The hollow laugh that came from him was haunted, “Where I’ve been, what I have seen – done.” He rubbed his face and glanced at the pamphlets, “The idea of nothing after this is more of a comfort than going for my judgement.”

“We are harder on ourselves than anyone else would be, even God.” She weakly smiled. “I think that those who go before us wait with joy, but sometimes I wish I could speed things up – just go.” She looked at the eight hundred number, “However, that would defeat the purpose of why we are here – wouldn’t it?”

“What purpose could I have?” The sneer in his was voice self-deprecating.

“I know that for your leg at least one more daughter now goes to school in that country.” She saw for a fleeting moment a soul as lost as hers. “The world changes one daughter at a time.”

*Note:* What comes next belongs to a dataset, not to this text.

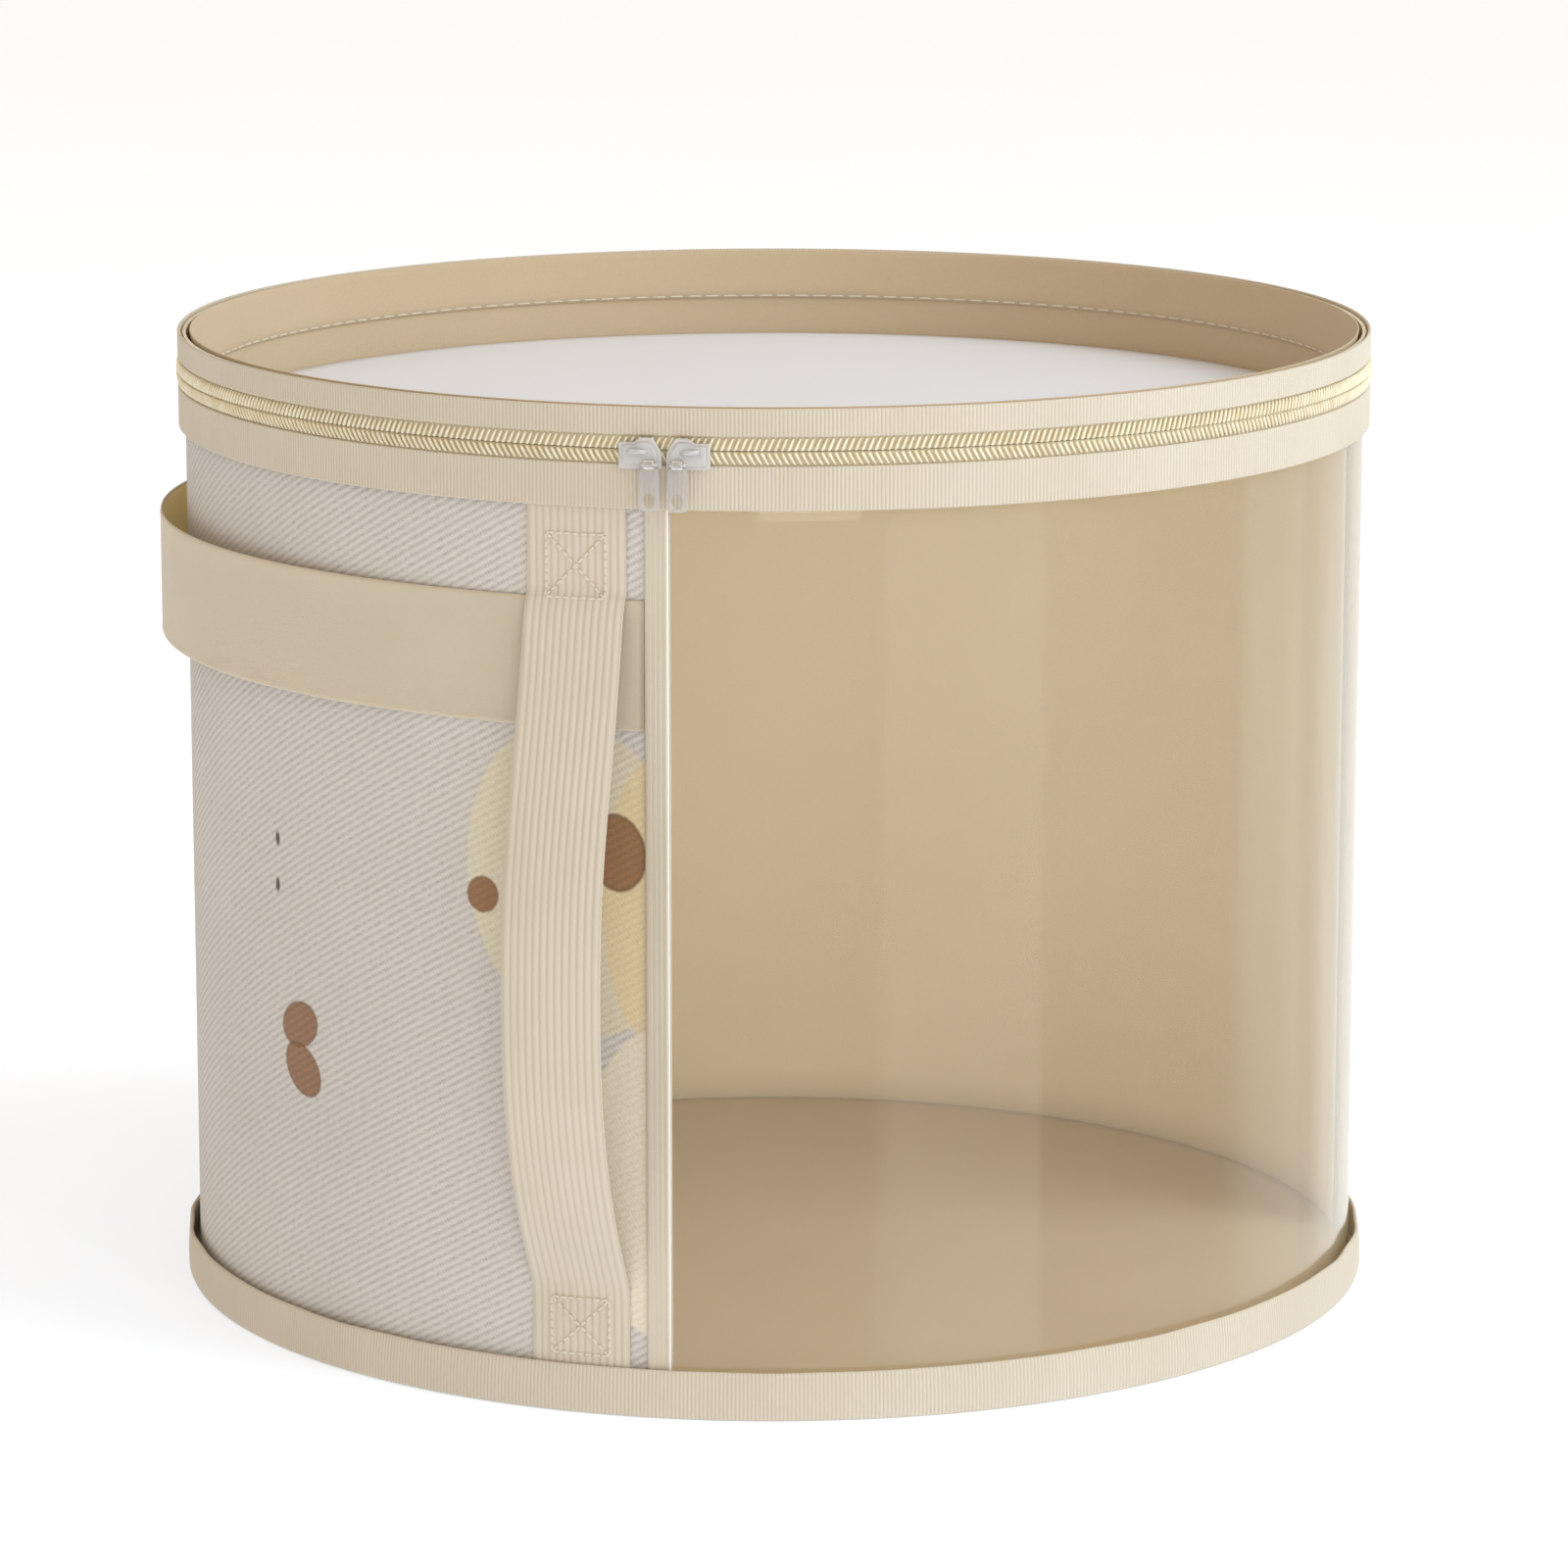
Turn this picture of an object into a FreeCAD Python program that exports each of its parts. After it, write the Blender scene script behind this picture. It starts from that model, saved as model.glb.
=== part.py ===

“I don’t think we are doing any good over there.” He rubbed his head, “it’s more of a mess now than before we got there.”

“Ever bake?”

“What?”

“Bake. You know brownies, cookies?”

“Ya.”

“When I bake I take out everything I need: flour, sugar, cocoa, measuring cups, bowl, baking pan – the recipe.” She raised her eyebrows to see if he was listening, “as I work I spill flour and the orderly piles become disorganized but after I put it in the oven the project seems finished.” She shrugged. “But when I turn around and the kitchen is a mess. It sometimes takes longer to clean than it took for the brownies to finish baking.”

“You’re comparing a war with baking?”

“No, change. The government came up with a plan, the recipe, then they got everything they needed together, men, guns, food, water, and then they put it into action.” She smiled, “What is left is the mess which needs to be picked up.” She reached into her purse, and pulled out a pack of gum and offered him some. “Only difference is they are picking up a mess which everyone is running through.” She unwrapped the gum, “it is going to take longer than we will be on this earth for the infractions to stop fighting. Patience is something Americans are very short on.” She popped the gum into her mouth.

 He picked at the threads on the arm of the chair and just thought. He looked at her again reading the same magazine she had at the beginning. “What was the purpose of your son’s death?”

The stillness that filled the room felt like steel, but it softened with her exhaled breath, “It’s what I struggle with.” Her eyes unreadably vague, “maybe to give the driver a second chance?”

“Is that what you want?” he suddenly seemed wiser and older than his years.

“I don’t know.” She finally looked up from the magazine, “I am just tired. Tired of the anger, the sadness, the loneliness in that mausoleum of a house.”

“Why don’t you sell your house?” he asked.

“I have a deck to repair.” She smiled.

He looked around for a clock, “It’s late.” He walked over to the window as she sat down. 

“I turn my phone off when I come in,” she dug into her purse. 

“I leave mine in the car.” 

She turned on her phone, the appointment had been cancelled due to a family emergency. “That explains mine.” She looked at him.

“They’re married.” 

She stood and held out a hand, “This has been a very good session.”

He gripped her hand, smiled and agreed, “David.” 

“Excuse me?”

“My name is David”

“Ivy.” She started to the door, but turned back to him, “Same time next week.”

“Definitely.”

****

In the counselor’s office the sleeper sofa was open, the lovers tangled in sheets and each other – the intercom was on the end table as they listened to the occupants of the waiting room leave.

“First time he has reached out to someone,” he murmured into her hair.

She idlily ran a finger over his chest, “First time she has talked about her son.”